En l’absence de textes légaux disponibles, de nombreuses questions restent en suspens quant à la mise en place concrète du trajet de transition :

  • Tant l’intérêt du travailleur licencié que celui de l’employeur originaire d’entrer dans un trajet de transition paraissent évidents. Il est toutefois utile de s’interroger sur le rôle des agences intérimaires et des services régionaux de l’emploi. Leur intervention sera-t-elle obligatoire ?
  • Qu’en est-il des formalités à accomplir pour démarrer cette nouvelle relation ? Le travailleur restera-t-il sur le payroll de l’employeur, ou passera-t-il sur celui de l’agence intérim ou de l’employeur-utilisateur ?
  • Qui doit ou peut prendre l’initiative du trajet ? Le trajet de transition devient-il obligatoire dès que l’une des parties l’initie ? Ou repose-t-il entièrement sur un consensus entre l’employeur et le travailleur ? Si l’employeur propose le trajet, le travailleur doit-il l’accepter ou peut-il également choisir de continuer à exécuter son préavis ? Et si le travailleur propose un candidat employeur-utilisateur, l’employeur peut-il refuser de s’inscrire dans le trajet ?
  • Avant de démarrer le trajet, l’employeur doit-il informer l’employeur-utilisateur des raisons l’ayant poussé à rompre le contrat du travailleur ?
  • Qui prend en charge le coût des formations, des examens médicaux, etc. nécessaires pour l’employeur-utilisateur ?
  • Le travailleur sera-t-il couvert par la police d’assurance accident du travail de l’employeur-utilisateur ou continuera-t-il à bénéficier de l’assurance souscrite par son employeur ? 
  • Nous comprenons que la durée du trajet sera au maximum égale à la période de préavis.
    • Quant au déroulement du trajet (nécessairement pendant le délai de préavis), les causes légales de suspension du contrat de travail seront-elles d’application et auront-elles donc bien pour conséquence de prolonger la durée du délai de préavis/du trajet ? En cas d’incapacité de travail, le travailleur doit-il informer l’employeur-utilisateur, l’agence intérim, l’employeur originaire ou les trois ? A qui doit-il remettre son certificat médical ? A qui doit-il demander l’autorisation pour partir en vacances ?

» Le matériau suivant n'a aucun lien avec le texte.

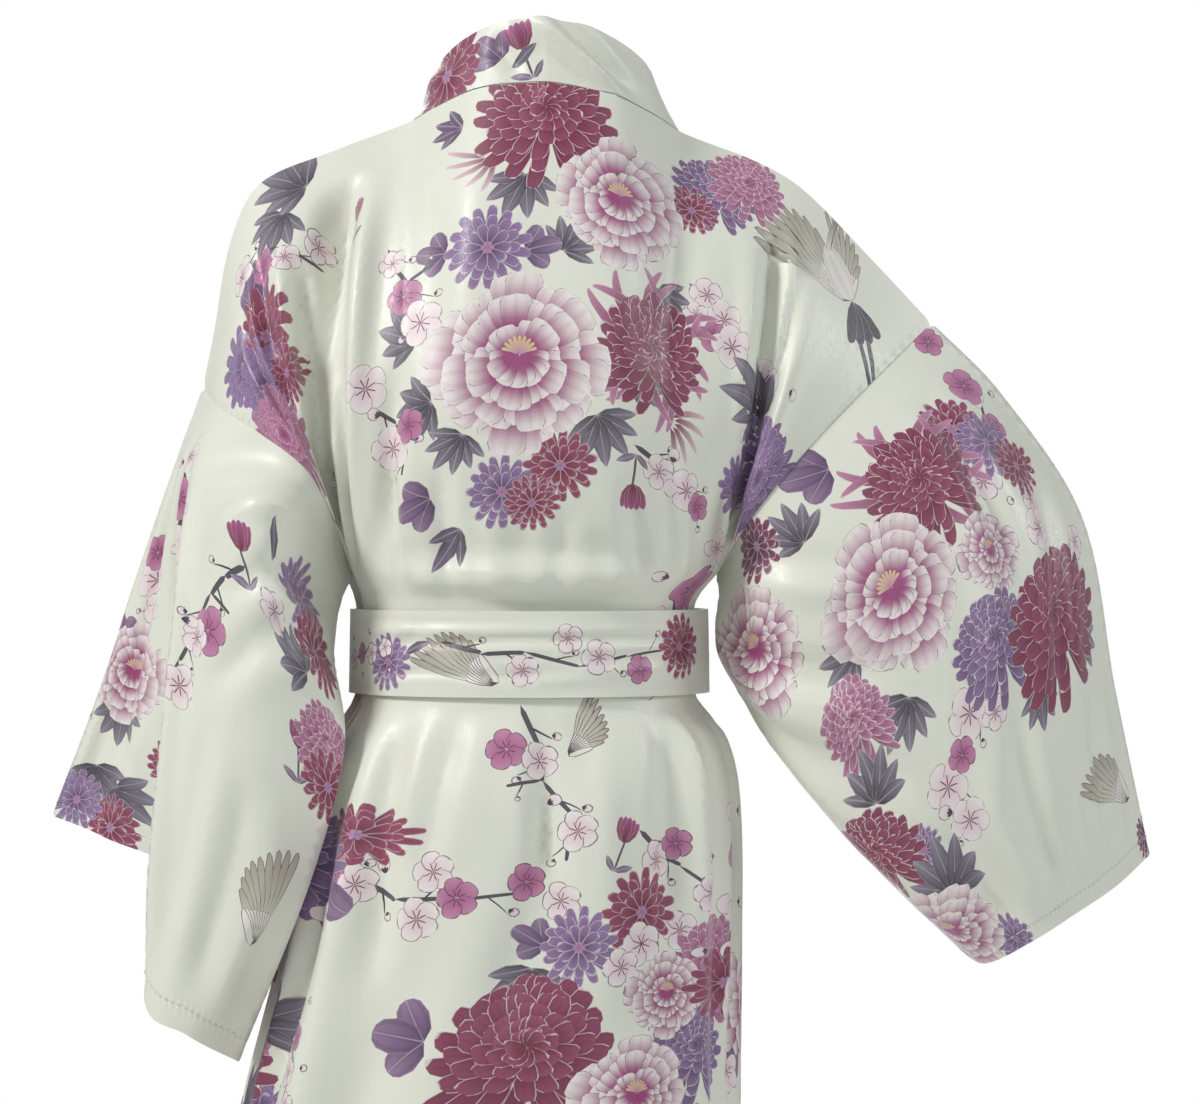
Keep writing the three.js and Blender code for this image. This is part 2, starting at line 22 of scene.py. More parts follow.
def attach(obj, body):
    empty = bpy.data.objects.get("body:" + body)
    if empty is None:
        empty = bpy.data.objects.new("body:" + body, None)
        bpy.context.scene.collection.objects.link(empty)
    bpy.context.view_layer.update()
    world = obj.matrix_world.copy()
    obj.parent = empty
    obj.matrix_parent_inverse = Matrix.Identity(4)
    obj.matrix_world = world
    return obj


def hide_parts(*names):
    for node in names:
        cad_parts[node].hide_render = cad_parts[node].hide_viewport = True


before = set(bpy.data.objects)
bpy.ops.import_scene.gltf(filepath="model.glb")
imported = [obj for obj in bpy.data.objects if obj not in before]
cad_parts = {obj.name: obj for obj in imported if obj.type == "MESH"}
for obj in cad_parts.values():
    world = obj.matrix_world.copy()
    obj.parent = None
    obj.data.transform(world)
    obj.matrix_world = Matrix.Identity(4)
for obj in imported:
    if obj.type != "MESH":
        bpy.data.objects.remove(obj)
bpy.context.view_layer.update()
print("nodes:", ", ".join(sorted(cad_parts)))

# %% [markdown]
# ## Camera, floor and light
#
# The coat is seen from behind and level with its waist, through a lens of 100 mm from 2.2 m away. A
# long lens keeps the sleeves from looking larger than the body. The light is soft and comes from above
# and from both sides, because satin shows its folds as broad highlights and needs large lamps. The
# camera sees a white room, but the room lights the coat only weakly, which keeps the folds' shade.

# %% Camera
EYE_PLACE = (-0.0343, 2.2, -0.285)
scene = bpy.context.scene
eye = bpy.data.objects.new("camera", bpy.data.cameras.new("camera"))
eye.data.lens, eye.data.sensor_width = 100.0, 36.0
eye.location = EYE_PLACE
eye.rotation_euler = (math.radians(90), 0, math.radians(180))
scene.collection.objects.link(eye)
scene.camera = eye
scene.view_settings.view_transform = "Standard"
print("camera at", tuple(round(v, 3) for v in eye.location))

# %% Floor
FLOOR_Z, FLOOR_REACH, FLOOR_CORNERS = -1.45, 3.6, 64
turns = np.linspace(0, 2 * np.pi, FLOOR_CORNERS, endpoint=False)
ring = np.stack([np.cos(turns) * FLOOR_REACH, np.sin(turns) * FLOOR_REACH, turns * 0 + FLOOR_Z], axis=1)
floor = bpy.data.objects.new("floor", bpy.data.meshes.new("floor"))
floor.data.from_pydata(ring.tolist(), [], [list(range(FLOOR_CORNERS))])
scene.collection.objects.link(floor)
pale = bpy.data.materials.new("floor_paper")
pale.use_nodes = True
paper = pale.node_tree.nodes["Principled BSDF"]
paper.inputs["Base Color"].default_value = (0.9, 0.9, 0.89, 1)
paper.inputs["Roughness"].default_value = 0.9
floor.data.materials.append(pale)
print("floor:", 2 * FLOOR_REACH, "m across, at", FLOOR_Z, "m")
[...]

    • Sera-t-il possible de convenir d’une durée inférieure au délai de préavis (p. ex. de semaine en semaine) ? Mais dans ce cas, le travailleur devra-t-il exécuter le solde du délai de préavis restant à courir et ensuite rejoindre son nouvel employeur (« employeur-utilisateur ») si ce dernier décide de l’engager ?
    • Dans le même ordre d’idée, l’employeur-utilisateur peut-il engager le travailleur avant l’échéance du trajet ?

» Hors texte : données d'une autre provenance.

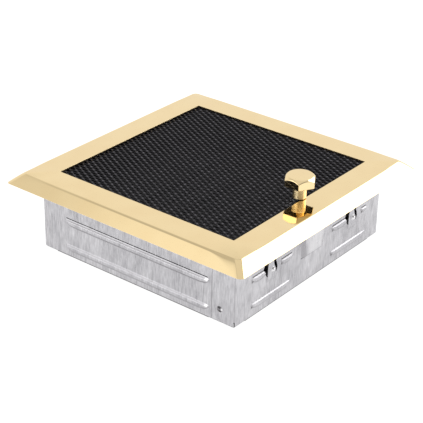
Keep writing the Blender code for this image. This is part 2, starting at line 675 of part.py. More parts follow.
def drive_lug(parent, zinc):
    """The arm on the first slat's axle that carries the drive pin, with a foot under the blade."""
    arm = stadium((0, 0), (PIN_Y, PIN_Z), LUG_ARM)
    lug = prism("drive_lug", arm, "X", -LUG_FAR, -LUG_NEAR, zinc, parent)
    foot_top = -SLAT_SHEET / 2 - GAP
    foot_bottom = foot_top - BRACKET_SHEET
    stem = ((-LUG_FAR, AXLE_RADIUS, -LUG_ARM), (-LUG_NEAR, LUG_FOOT[1], foot_top))
    combine(lug, boxes("lug_stem", [stem]), "UNION")
    foot = ((-LUG_FAR + GAP, LUG_FOOT[0], foot_bottom), (LUG_NEAR, LUG_FOOT[1] - GAP, foot_top - GAP / 3))
    combine(lug, boxes("lug_foot", [foot]), "UNION")
    holes = [(0, 0), (PIN_Y, PIN_Z)]
    return drill(lug, holes, "X", AXLE_RADIUS + GAP, -LUG_FAR - CUTTER_EXTRA, -LUG_NEAR + CUTTER_EXTRA)


def drive_pin(parent, zinc):
    head = -LUG_FAR - GAP
    profile = rod_profile((PIN_HEAD, head - PIN_HEAD_THICK), (PIN_HEAD, head), (PIN_RADIUS, head),
                          (PIN_RADIUS, -YOKE_NEAR + GAP))
    return turned("drive_pin", profile, "X", (PIN_Y, PIN_Z), zinc, parent, COARSE)


def link_bar(parent, zinc):
    """The tie bar, in the frame of the first crank pin."""
    last = (SLATS - 1) * SLAT_PITCH
    outline = rectangle(-LINK_OVERHANG, -LINK_HALF_HEIGHT, last + LINK_OVERHANG, LINK_HALF_HEIGHT)
    bar = prism("link_bar", outline, "X", LINK_NEAR, LINK_FAR, zinc, parent)
    eyes = [(k * SLAT_PITCH, 0) for k in range(SLATS)]
    return drill(bar, eyes, "X", PIN_RADIUS + GAP, LINK_NEAR - CUTTER_EXTRA, LINK_FAR + CUTTER_EXTRA)


def hex_knob(parent, brass):
    """The knob in the frame of its axis: a chamfered hexagon head and a stem, bored for the rod."""
    turn = math.pi / 2
    flats = HEAD_CORNER * math.sqrt(3)
    top = HEAD_BOTTOM + HEAD_HEIGHT
    knob = prism("hex_knob", hexagon((0, 0), flats, turn), "Z", HEAD_BOTTOM, top, brass, parent)
    reach = HEAD_CORNER + CUTTER_EXTRA
    cone = rod_profile((reach, HEAD_BOTTOM - CUTTER_EXTRA), (reach, top - (reach - HEAD_TOP_RADIUS)),
                       (HEAD_TOP_RADIUS, top))
    combine(knob, turned("knob_chamfer", cone, "Z", steps=FINE), "INTERSECT")
    stem = rod_profile((STEM_RADIUS, STEM_BOTTOM), (STEM_RADIUS, HEAD_BOTTOM + GAP))
    combine(knob, turned("knob_stem", stem, "Z", steps=FINE), "UNION")
    return drill(knob, [(0, 0)], "Z", ROD_RADIUS + GAP, STEM_BOTTOM - CUTTER_EXTRA, BORE_TOP)


def pull_rod(parent, zinc):
    """The rod from the knob's bore down to the yoke, with a groove for the ring and a thinner end."""
    ring_low = RING_TOP - RING_THICK - GAP
    end = YOKE_TAB_BOTTOM - GAP - YOKE_NUT_HEIGHT - RING_THICK
    profile = rod_profile(
        (SPIGOT_RADIUS, end), (SPIGOT_RADIUS, SHOULDER), (ROD_RADIUS, SHOULDER), (ROD_RADIUS, ring_low),
        (GROOVE_RADIUS, ring_low), (GROOVE_RADIUS, RING_TOP + GAP), (ROD_RADIUS, RING_TOP + GAP),
        (ROD_RADIUS, BORE_TOP - GAP))
    return turned("pull_rod", profile, "Z", material=zinc, parent=parent)


def retaining_ring(parent, zinc):
    bore = GROOVE_RADIUS + GAP
    profile = ((bore, RING_TOP - RING_THICK), (RING_OUTER, RING_TOP - RING_THICK),
               (RING_OUTER, RING_TOP), (bore, RING_TOP))
    return turned("retaining_ring", profile, "Z", material=zinc, parent=parent)


def yoke_plate(parent, zinc):
    """The angle under the stem: a tab for the spigot and a slotted leg for the drive pin."""
    middle, near = -SLAT_PITCH * 2 + PIN_Y - KNOB_Y, -SLAT_PITCH * 2 - DRIVE_RADIUS - KNOB_Y
    low_y, high_y = near - SLOT_HALF - YOKE_RIM, middle + SLOT_HALF + YOKE_RIM
    bottom = PIN_LEVEL - SLOT_HALF - YOKE_RIM
    leg = rectangle(low_y, bottom, high_y, YOKE_TAB_TOP)
    yoke = prism("yoke_plate", leg, "X", -YOKE_FAR, -YOKE_NEAR, zinc, parent)
    tab = ((-YOKE_FAR + GAP, low_y + GAP, YOKE_TAB_BOTTOM), (YOKE_NEAR, -low_y - GAP, YOKE_TAB_TOP - GAP / 3))
    combine(yoke, boxes("yoke_tab", [tab]), "UNION")
    slot = stadium((near, PIN_LEVEL), (middle, PIN_LEVEL), SLOT_HALF, 6)
    combine(yoke, prism("yoke_slot", slot, "X", -YOKE_FAR - CUTTER_EXTRA, -YOKE_NEAR + CUTTER_EXTRA),
            "DIFFERENCE")
    return drill(yoke, [(0, 0)], "Z", SPIGOT_RADIUS + GAP, YOKE_TAB_BOTTOM - CUTTER_EXTRA,
                 YOKE_TAB_TOP + CUTTER_EXTRA)


def yoke_nut(parent, zinc):
    top = YOKE_TAB_BOTTOM - GAP
    nut = prism("yoke_nut", hexagon((0, 0), YOKE_NUT_FLATS, math.pi / 6), "Z", top - YOKE_NUT_HEIGHT, top,
                zinc, parent)
    return drill(nut, [(0, 0)], "Z", SPIGOT_RADIUS + GAP, top - YOKE_NUT_HEIGHT - CUTTER_EXTRA,
                 top + CUTTER_EXTRA, COARSE)


def louvres(steel, zinc, nylon):
    for number, y in enumerate(pivot_ys(), 1):
        axis = empty(f"slat_{number}_axis", (0.0, y, PIVOT_Z))
        slat(number, axis, steel)
        axle = rod_profile((AXLE_RADIUS, -AXLE_HALF), (AXLE_RADIUS, AXLE_HALF))
        turned(f"slat_axle_{number}", axle, "X", material=zinc, parent=axis, steps=COARSE)
        crank_pin(number, axis, zinc)
        axle_bush(f"axle_bush_left_{number}", -1, y, nylon)
        axle_bush(f"axle_bush_right_{number}", 1, y, nylon)
        if number == 1:
            drive_lug(axis, zinc)
            drive_pin(axis, zinc)
    link = empty("link_axis", (0.0, pivot_ys()[0] + CRANK_Y, PIVOT_Z + CRANK_Z))
    link_bar(link, zinc)


def build():
    clear_scene()
    brass = principled("polished_brass", (0.9, 0.68, 0.36), 0.12, 1.0)
    black = principled("black_steel", (0.03, 0.03, 0.032), 0.4, 0.6)
    steel = principled("louvre_steel", (0.05, 0.05, 0.055), 0.5, 0.4)
    galvanised = principled("galvanised_sheet", (0.62, 0.62, 0.66), 0.38, 1.0)
    zinc = principled("zinc_plate", (0.66, 0.67, 0.7), 0.3, 1.0)
    nylon = principled("nylon", (0.82, 0.8, 0.74), 0.5, 0.0)
    front_plate(brass)
    mesh_panel(black)
    mesh_clamp_frame(zinc)
    studs(zinc)
    housing_side("housing_left", -1, steel)
    housing_side("housing_right", 1, steel)
    knob_wall = housing_end("housing_knob_side", -1, steel)
    housing_end("housing_far_side", 1, steel)
    corner_rivets(zinc)
    guide_bracket(zinc)
    guide_bush(nylon)
    bracket_rivets(zinc, knob_wall)
    mounting_frame_half("mounting_frame_front", 0.0, galvanised)
    mounting_frame_half("mounting_frame_rear", math.pi, galvanised)
    louvres(steel, zinc, nylon)
    slide = empty("knob_slide", (0.0, KNOB_Y, 0.0))
    hex_knob(slide, brass)
    pull_rod(slide, zinc)
    retaining_ring(slide, zinc)
    yoke_plate(slide, zinc)
    yoke_nut(slide, zinc)


build()
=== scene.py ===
"""The louvred air grille's looks: polished brass, expanded mesh, galvanised sheet and blackened louvres."""
import json
import math

import bmesh
import bpy
import numpy as np
from mathutils import Matrix, Vector


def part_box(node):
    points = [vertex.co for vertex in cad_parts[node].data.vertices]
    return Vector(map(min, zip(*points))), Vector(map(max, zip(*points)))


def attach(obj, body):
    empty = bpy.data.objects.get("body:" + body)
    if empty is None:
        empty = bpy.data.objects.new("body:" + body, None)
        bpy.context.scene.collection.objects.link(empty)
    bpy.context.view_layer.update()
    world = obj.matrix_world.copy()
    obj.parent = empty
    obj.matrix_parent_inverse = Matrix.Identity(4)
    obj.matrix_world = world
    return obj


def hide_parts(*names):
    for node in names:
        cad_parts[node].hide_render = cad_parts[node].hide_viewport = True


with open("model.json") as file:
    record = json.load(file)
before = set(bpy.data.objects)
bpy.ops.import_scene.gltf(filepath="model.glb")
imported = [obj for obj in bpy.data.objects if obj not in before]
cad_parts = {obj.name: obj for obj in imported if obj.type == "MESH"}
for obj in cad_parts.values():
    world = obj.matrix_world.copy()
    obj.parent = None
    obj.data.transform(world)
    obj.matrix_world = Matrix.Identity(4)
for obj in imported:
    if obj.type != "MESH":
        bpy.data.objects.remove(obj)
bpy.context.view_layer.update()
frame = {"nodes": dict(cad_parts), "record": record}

nodes = frame["nodes"]
MM = 0.001

# Camera
LENS = 116.9
SENSOR = 36.0
CAMERA_AT = Vector((-581.9, -453.6, 407.3)) * MM
AZIMUTH, ELEVATION, ROLL = math.radians(-51.967), math.radians(27.752), math.radians(1.177)

# Heights and half sides read from the frame
PLATE_LOW, PLATE_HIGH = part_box("front_plate")
PLATE_TOP = PLATE_HIGH.z
PLATE_HALF = PLATE_HIGH.x
MESH_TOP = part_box("mesh_panel")[1].z
KNOB_LOW, KNOB_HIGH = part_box("hex_knob")
KNOB_X, KNOB_Y = (KNOB_LOW.x + KNOB_HIGH.x) / 2, (KNOB_LOW.y + KNOB_HIGH.y) / 2


def make_camera():
    """A long lens, aimed by the way from the object back to the camera and a small roll."""
    back = Vector((math.sin(AZIMUTH) * math.cos(ELEVATION),
                   -math.cos(AZIMUTH) * math.cos(ELEVATION), math.sin(ELEVATION)))
    right = Vector((0, 0, 1)).cross(back).normalized()
    up = back.cross(right)
    turned_right = right * math.cos(ROLL) + up * math.sin(ROLL)
    turned_up = up * math.cos(ROLL) - right * math.sin(ROLL)
    data = bpy.data.cameras.new("camera")
    data.lens = LENS
    data.sensor_width = SENSOR
    data.clip_end = 100
    camera = bpy.data.objects.new("camera", data)
    bpy.context.scene.collection.objects.link(camera)
    axes = Matrix((turned_right, turned_up, back)).transposed().to_4x4()
    camera.matrix_world = Matrix.Translation(CAMERA_AT) @ axes
    bpy.context.scene.camera = camera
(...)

  • Si on part généralement du principe que le trajet de transition ira jusqu’à son terme et le cas échéant débouchera sur un engagement définitif, certains évènements pourraient écourter le trajet de transition. On peut donc raisonnablement s’interroger sur la possibilité d’une fin anticipée du trajet de transition et ses conséquences :
    • L’employeur-utilisateur peut-il y mettre fin de manière anticipée si le travailleur ne convient pas ? Si oui, pour quelles raisons, dans quel délai, sous quelle forme ? Devra-t-il par analogie au délai de préavis payer une indemnité couvrant la durée restant à courir du délai de préavis (en plus de l’indemnité à payer vu l’absence de recrutement) ? Ou le travailleur devra-t-il poursuivre l’exécution de son délai de préavis auprès de son employeur originaire ?

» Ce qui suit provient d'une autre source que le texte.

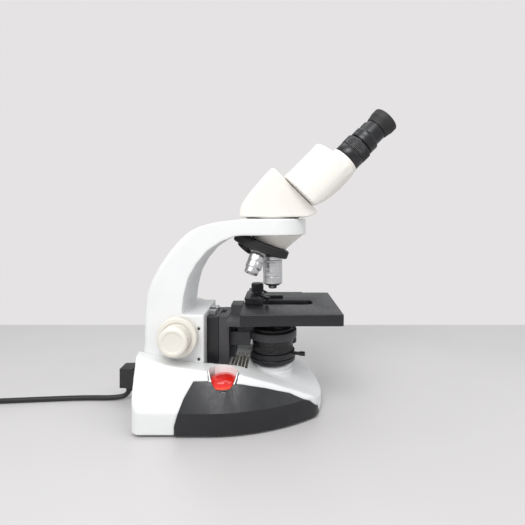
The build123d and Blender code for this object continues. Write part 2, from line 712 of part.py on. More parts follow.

    • Quid en cas de motif grave pendant le trajet ? Le travailleur peut-il être « licencié » pour motif grave ? Si oui, par qui ?
    • Le travailleur peut-il lui-même décider d’écourter le trajet de transition et poursuivre son délai de préavis auprès de son employeur originaire ? Si oui, pour quelles raisons, dans quel délai, sous quelle forme ? N’encourt-il pas des sanctions ?
  • Le travailleur qui refuse l’offre d’emploi de l’employeur-utilisateur au terme du trajet de transition pourra-t-il prétendre aux allocations de chômage ?
  • En l’absence de recrutement, quelle est la hauteur de l’indemnité due par l’employeur-utilisateur ? Existera-t-il pour ce dernier la possibilité de démontrer que le travailleur ne lui convient pas pour échapper au paiement de cette indemnité ? Le travailleur pourra-t-il contester cette décision et réclamer le paiement de l’indemnité ?

Vous l’aurez compris, nombreuses sont les interrogations qui trouveront réponse, espérons-le, dans les textes légaux à venir.